When the war ended and the State of Slovenes, Croats and Serbs was formed, the Coalition fielded 12 representatives in the National Council of the State. Later the Kingdom of Serbs, Croats and Slovenes was formed, and the party dissolved and its former members mostly became advocates of the new government in Belgrade, within the Yugoslav Democratic Party.

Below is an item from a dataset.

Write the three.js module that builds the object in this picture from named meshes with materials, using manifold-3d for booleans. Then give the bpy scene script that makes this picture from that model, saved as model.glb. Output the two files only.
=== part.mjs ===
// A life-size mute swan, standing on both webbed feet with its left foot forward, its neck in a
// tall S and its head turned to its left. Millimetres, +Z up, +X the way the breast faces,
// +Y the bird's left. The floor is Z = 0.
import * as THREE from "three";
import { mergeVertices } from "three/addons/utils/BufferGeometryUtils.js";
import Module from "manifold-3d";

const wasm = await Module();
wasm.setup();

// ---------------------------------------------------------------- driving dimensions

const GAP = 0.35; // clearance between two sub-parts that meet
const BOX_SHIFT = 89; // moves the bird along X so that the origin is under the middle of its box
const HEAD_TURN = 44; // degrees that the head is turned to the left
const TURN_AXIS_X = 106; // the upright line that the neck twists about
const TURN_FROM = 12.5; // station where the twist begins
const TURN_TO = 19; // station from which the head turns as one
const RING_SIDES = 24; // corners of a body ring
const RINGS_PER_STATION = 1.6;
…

== Electoral performances ==

| Year | % | Seats won | ± | Croat^{[H SS]} |  | Serb^{[S SS]} |  | Ind. |  | Government |
|---|---|---|---|---|---|---|---|---|---|---|
| 1906 | 36.36% | 32 / 88 | +32 | 18 / 88 | +18 | 8 / 88 | +8 | 6 / 88 | +6 | Government |
| 1908 | 49.64% | 56 / 88 | +24 | 27 / 88 | +9 | 19 / 88 | +11 | 10 / 88 | +4 | Government |
| 1910 | 33.60% | 35 / 88 | −21 | 18 / 88 | −9 | 15 / 88 | −4 | 2 / 88 | −8 | Government |
| 1911 | 28.56% | 24 / 88 | −11 | 12 / 88 | −6 | 12 / 88 | −3 | 0 / 88 | −2 | Government |
| 1913 | 39.09% | 48 / 88 | +24 | 29 / 88 | +17 | 17 / 88 | +5 | 2 / 88 | +2 | Government |

 In 1910 Frano Supilo' Party of Rights and Croatian People's Progressive Party merged into the Croat Independent Party.
 At the 1906 elections Serb Independent Party run along with Serb People's Radical Party, which left the coalition in 1907.

==Legacy==
The Peasant-Democratic Coalition (Croatian Peasant Party and Independent Democratic Party) led by Stjepan Radić and Svetozar Pribićević (later Vladko Maček alone) during the Kingdom of Yugoslavia is generally seen as a recreation of the Croat-Serb Coalition. The coalition existed from 1927 until Yugoslavia was invaded by Axis powers in 1941 and the start of World War II in Yugoslavia.